The next morning, resplendent in my new outfit, I walked down to a tin shed stacked full of inflated truck inner tubes, signed a waiver in case of serious injury or death, jumped into the back of a small truck with ten strangers and drove to the starting point.
Basically tubing involves jumping into a swift-flowing river and floating downstream from bar to bar drinking local whiskey or vodka mixed with red bull, soda and whatever else is in the ice box, swinging over the river on huge rope swings and flying foxes and, at one bar, sliding down an enormous tiled water slide which spits you out twenty feet above the water. Eventually you float back to town, return your tube and, if you are capable, go to the pub. A couple of hundred people do it everyday, floating in groups of newly-made friends, bumming each other’s dry cigarettes. Very few are over thirty. There are no designated drivers.
          
At the tubing.
 Like most traumatic memories, tubing comes back to me in unconnected snapshots.

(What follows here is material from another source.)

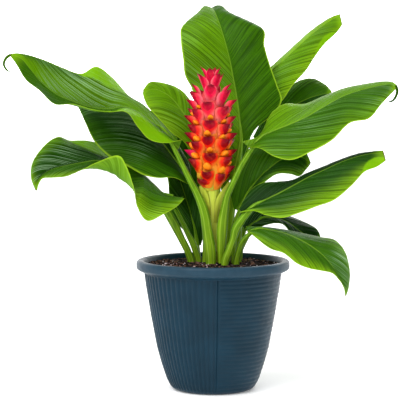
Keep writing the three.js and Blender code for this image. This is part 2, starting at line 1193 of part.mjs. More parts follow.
// A pouch-shaped bract: its lip hangs out between raised corners low down, and stands up near the top
function bractSolid(bract) {
  const { place, high } = bractFrame(bract);
  const half = BRACT_WIDTH / 2;
  const cornerRise = THREE.MathUtils.lerp(1.5, 0.8, high);
  const points = [
    place(-2, 0, 0),
    place(2, -0.7 * half, 0.5),
    place(2, 0.7 * half, 0.5),
    place(7, 0, 0.5),
    place(5, -half, cornerRise),
    place(5, half, cornerRise),
    place(THREE.MathUtils.lerp(BRACT_OUT, 8, high), 0, THREE.MathUtils.lerp(0.95, 1.2, high)),
    place(-3, 0, 1.1),
  ];
  const [bottom, left, right, belly, leftCorner, rightCorner, lip, throat] = points.keys();
  const faces = [
    [bottom, belly, left],
    [bottom, right, belly],
    [left, belly, lip],
    [right, lip, belly],
    [left, lip, leftCorner],
    [right, rightCorner, lip],
    [leftCorner, lip, throat],
    [rightCorner, throat, lip],
    [bottom, left, throat],
    [bottom, throat, right],
    [left, leftCorner, throat],
    [right, throat, rightCorner],
  ];
  return solidOf(geometryFrom(points, faces));
}

// A flower bud stands in the mouth of each lower bract
function budSolid(bract) {
  const { place } = bractFrame(bract);
  const corners = [
    place(-1, 0, 1.1),
    place(4, 0, 1.8),
    place(5 + BUD_RADIUS, 0, 1.5),
    place(3, BUD_RADIUS, 1.5),
    place(3, -BUD_RADIUS, 1.5),
  ];
  const faces = [[0, 3, 2], [0, 4, 3], [0, 2, 4], [1, 2, 3], [1, 3, 4], [1, 4, 2]];
  return solidOf(geometryFrom(corners, faces));
}

function flowerConeMesh() {
  const pieces = [coneCore()];
  for (const bract of bractPlaces()) {
    pieces.push(bractSolid(bract));
    if (bract.row < BUD_ROWS) {
      pieces.push(budSolid(bract));
    }
  }
  const mesh = new THREE.Mesh(geometryOf(joined(pieces)), material(COLOURS.cone, 0.4));
  mesh.name = "flower_cone";
  return mesh;
}

// Pot
function lathe(profile, sides) {
  const points = profile.map(([radius, z]) => new THREE.Vector2(radius, z));
  const geometry = new THREE.LatheGeometry(points, sides);
  geometry.rotateX(Math.PI / 2);
  return solidOf(geometry);
}

function sideRadius(z) {
  for (let i = 1; i < POT_SIDE.length; i++) {
    const [low, from] = POT_SIDE[i - 1];
    const [high, to] = POT_SIDE[i];
    if (z <= to) {
      return THREE.MathUtils.lerp(low, high, (z - from) / (to - from));
    }
  }
  return POT_SIDE[POT_SIDE.length - 1][0];
}

// The wall with upright ribs all round
function uprightRibWall() {
  const rings = POT_SIDE.map(([radius, z]) =>
    Array.from({ length: UPRIGHT_RIBS * 2 }, (_, i) => {
      const angle = ((i + 0.5) / UPRIGHT_RIBS) * Math.PI;
      const relief = radius - (i % 2) * RIB_DEPTH;
      return new THREE.Vector3(relief * Math.cos(angle), relief * Math.sin(angle), z);
    }),
  );
  return solidOf(ringBody(rings));
}

// The wall with level ribs all round, one above the other
function ringRibWall() {
  const profile = [[0, RIBS_FROM]];
  const count = Math.round((RIBS_TO - RIBS_FROM) / RING_RIB_PITCH);
  for (let rib = 0; rib < count; rib++) {
    const low = RIBS_FROM + rib * RING_RIB_PITCH;
    const middle = low + RING_RIB_PITCH / 2;
    profile.push([sideRadius(low) - RIB_DEPTH, low], [sideRadius(middle), middle]);
  }
  profile.push([sideRadius(RIBS_TO) - RIB_DEPTH, RIBS_TO], [0, RIBS_TO]);
  return lathe(profile, ROUND_SIDES);
}

// The smooth wall behind the ribs, which shows in the upright seams between them
function seamWall() {
  const profile = [[0, RIBS_FROM]];
  for (const [radius, z] of POT_SIDE) {
    profile.push([radius - SEAM_DEPTH, z]);
  }
  profile.push([0, RIBS_TO]);
  return lathe(profile, ROUND_SIDES);
}

// Two opposite quarters of everything round the axis, turned to the seam and spread apart
function oppositeQuarters(spread) {
  const size = 2 * RIM_RADIUS;
  const blocks = [1, -1].map((side) => {
    const block = new THREE.BoxGeometry(size, size, size);
    const move = side * (size / 2 + spread);
    block.translate(move, move, size / 2);
    block.rotateZ(SEAM_ANGLE);
    return solidOf(block);
  });
  return joined(blocks);
}

function potMesh() {
  const levelRibs = ringRibWall().subtract(oppositeQuarters(-SEAM_WIDTH / 2));
  const uprightRibs = uprightRibWall().intersect(oppositeQuarters(SEAM_WIDTH / 2));
  const band = joined([seamWall(), levelRibs, uprightRibs]);
  const foot = lathe(
    [[0, 0], [FOOT_RADIUS, 0], [FOOT_RADIUS + 3.5, 2.4], [61.2, RIBS_FROM], [0, RIBS_FROM + 3]],
    ROUND_SIDES,
  );
  const rim = lathe(
    [
      [0, RIBS_TO - 3],
      [95, RIBS_TO],
      [96.7, RIM_BOTTOM],
      [RIM_RADIUS, RIM_BOTTOM + 5],
      [RIM_RADIUS, POT_HEIGHT - 4],
      [RIM_RADIUS - 3, POT_HEIGHT - 0.4],
      [RIM_RADIUS - 6, POT_HEIGHT],
      [RIM_RADIUS - 10, POT_HEIGHT - 3],
      [0, POT_HEIGHT - 3],
    ],
    ROUND_SIDES,
  );
  const hollow = lathe(innerProfile(0, POT_HEIGHT + 2), ROUND_SIDES);
  const mesh = new THREE.Mesh(
    geometryOf(joined([band, foot, rim]).subtract(hollow)),
    material(COLOURS.pot, 0.38),
  );
  mesh.name = "pot";
  return mesh;
}

// The pot's inside, or what fills it, smaller by a gap all round
function innerProfile(gap, top) {
  const lowWall = sideRadius(BEND_HEIGHT) - WALL - RIB_DEPTH - gap;
  const highWall = sideRadius(RIBS_TO) - WALL - RIB_DEPTH - gap;
  const mouth = RIM_RADIUS - RIM_WIDTH - gap;
  const steepness = (mouth - highWall) / (POT_HEIGHT - RIBS_TO);
  return [
    [0, FLOOR_THICKNESS + gap],
    [FOOT_RADIUS - WALL - gap, FLOOR_THICKNESS + gap],
    [lowWall, BEND_HEIGHT],
    [highWall, RIBS_TO],
    [highWall + steepness * (top - RIBS_TO), top],
    [0, top],
  ];
}

function soilMesh() {
  const profile = innerProfile(FIT_GAP, SOIL_TOP);
  const edge = profile[profile.length - 2][0];
  profile.pop();
  profile.push([edge * 0.7, SOIL_TOP + SOIL_MOUND * 0.5]);
  profile.push([edge * 0.4, SOIL_TOP + SOIL_MOUND], [0, SOIL_TOP + SOIL_MOUND]);
  const holes = LEAVES.map((leaf) => stalkSolid(leaf, STEM_HOLE_GAP));
  holes.push(flowerStalkSolid(STEM_HOLE_GAP));
  const mesh = new THREE.Mesh(
    geometryOf(holes.reduce((soil, hole) => soil.subtract(hole), lathe(profile, ROUND_SIDES))),
    material(COLOURS.soil, 0.95),
  );
  mesh.name = "soil";
  return mesh;
}

const plant = new THREE.Group();
plant.add(potMesh(), soilMesh(), flowerStalkMesh(), flowerConeMesh());
for (const leaf of LEAVES) {
  plant.add(leafMesh(leaf));
}

export default plant;
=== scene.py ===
import math
import random

import bpy
import numpy as np
from mathutils import Matrix, Vector, noise


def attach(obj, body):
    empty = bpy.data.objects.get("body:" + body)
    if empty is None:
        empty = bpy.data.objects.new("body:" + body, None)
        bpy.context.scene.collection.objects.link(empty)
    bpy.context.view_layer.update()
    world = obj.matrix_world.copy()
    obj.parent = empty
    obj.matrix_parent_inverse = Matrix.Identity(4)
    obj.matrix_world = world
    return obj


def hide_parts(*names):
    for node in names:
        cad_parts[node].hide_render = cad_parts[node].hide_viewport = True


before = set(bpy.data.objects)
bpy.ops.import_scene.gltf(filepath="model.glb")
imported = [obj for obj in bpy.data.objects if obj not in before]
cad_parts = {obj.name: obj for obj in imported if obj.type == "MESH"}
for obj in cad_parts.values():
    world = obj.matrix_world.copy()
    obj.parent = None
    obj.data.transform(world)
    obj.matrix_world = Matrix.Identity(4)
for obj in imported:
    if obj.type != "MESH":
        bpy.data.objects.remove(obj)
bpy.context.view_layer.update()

MM = 0.001

# The plant's points are given in millimetres, as seen by the eye of the photograph:
# x to the right, height, and depth behind the pot's axis.
EYE = np.array((-17.5, -2200, 422))
AIM = np.array((-17.5, 0, 265))
REACH = np.linalg.norm(AIM - EYE)
LOOK_UP = np.cross((1, 0, 0), (AIM - EYE) / REACH)
FRAME_WIDTH = 560
SENSOR_WIDTH = 36
WHITE = (1, 1, 1, 1)

# Half a pixel of camera shift, which lays the picture on the photograph
CAMERA_STEP = np.array((-0.75, 0, 0.7))

# Driving dimensions of the pot, in millimetres, with its angle in radians
WALL = 3
BEND_HEIGHT = 38
FLOOR_THICKNESS = 4
FLOOR_RADIUS = 54
RIB_DEPTH = 1.1
FLUTE_DEPTH = 1.5
RING_DEPTH = 0.65
UPRIGHT_RIBS = 72
RING_RIB_PITCH = 6
RIBS_FROM = 8
RIBS_TO = 163
SEAM_ANGLE = math.radians(3.5)
SEAM_DEPTH = 1.2

# Soil and stems, in millimetres
SOIL_TOP = 174
SOIL_RADIUS = 95
SOIL_MOUND = 3.5
STEM_FOOT = 152
STEM_CLEARANCE = 7

# Flower cone, in millimetres
CONE_AXIS_X = -3
CONE_BOTTOM = 279
CONE_TOP = 434
CORE_RADIUS = 20
BRACT_PITCH = 23.2
LOWEST_LIP = 286
HIGHEST_LIP = 446
LOW_BRACT_RISE = 18
HIGH_BRACT_RISE = 28
BUD_ROWS = 4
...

 It’s dark and I’m racing my new American friend downstream, paddling hard and giggling. We notice the Serbian bloke we’d been drinking with is, unaccountable, trying furiously to paddle upstream, away from town.
“You’re going the wrong way!” The American screams.
“And you paddle like a Bosnian prostitute, you Slavic fucker!” I add helpfully.
“Fuck you, English.” Touché.
He told me later that he’d paddled for hours thinking he was heading back to town and ended up in a rice paddy. Bedraggled he knocked on the farmer’s door and begged a lift to the pub.
It’s still early and I’m easing into the afternoon with a beer and watching some lads backflip from the top of a rope swing about 20 feet above the river. One guy bottles it and doesn’t release at the top of his arc. He swing back towards the rocky bank and lets go, hitting the water head first. He resurfaces with blood pouring from a cut over his eye.
“Fookin’ hell,” he says as his mates pull him out. He’s missing a tooth. 15 minutes later the bleeding’s stopped and he’s necking a whiskey bucket and dancing to Lady Gaga.
Sometime later I’m drinking with two Americans and a German by the river near town. The yanks eat from a bag of magic mushrooms. I stick to beer. The police pull up and Fritz and I quickly explain that we’ve not been partaking. The barman backs us up and we bravely scarper. The Americans spend the night in a Laotian police station watching the walls move. They have to pay a $500 fine – i.e. bribe – to get their passports back.
After three days of this I have the liver function of Montgomery Burns and the mental cognizance of an apricot. No one has even looked twice at the bike. I decided to try my luck in Laos’ capital, Vientiane.
The aftermath of a previous tubing outing.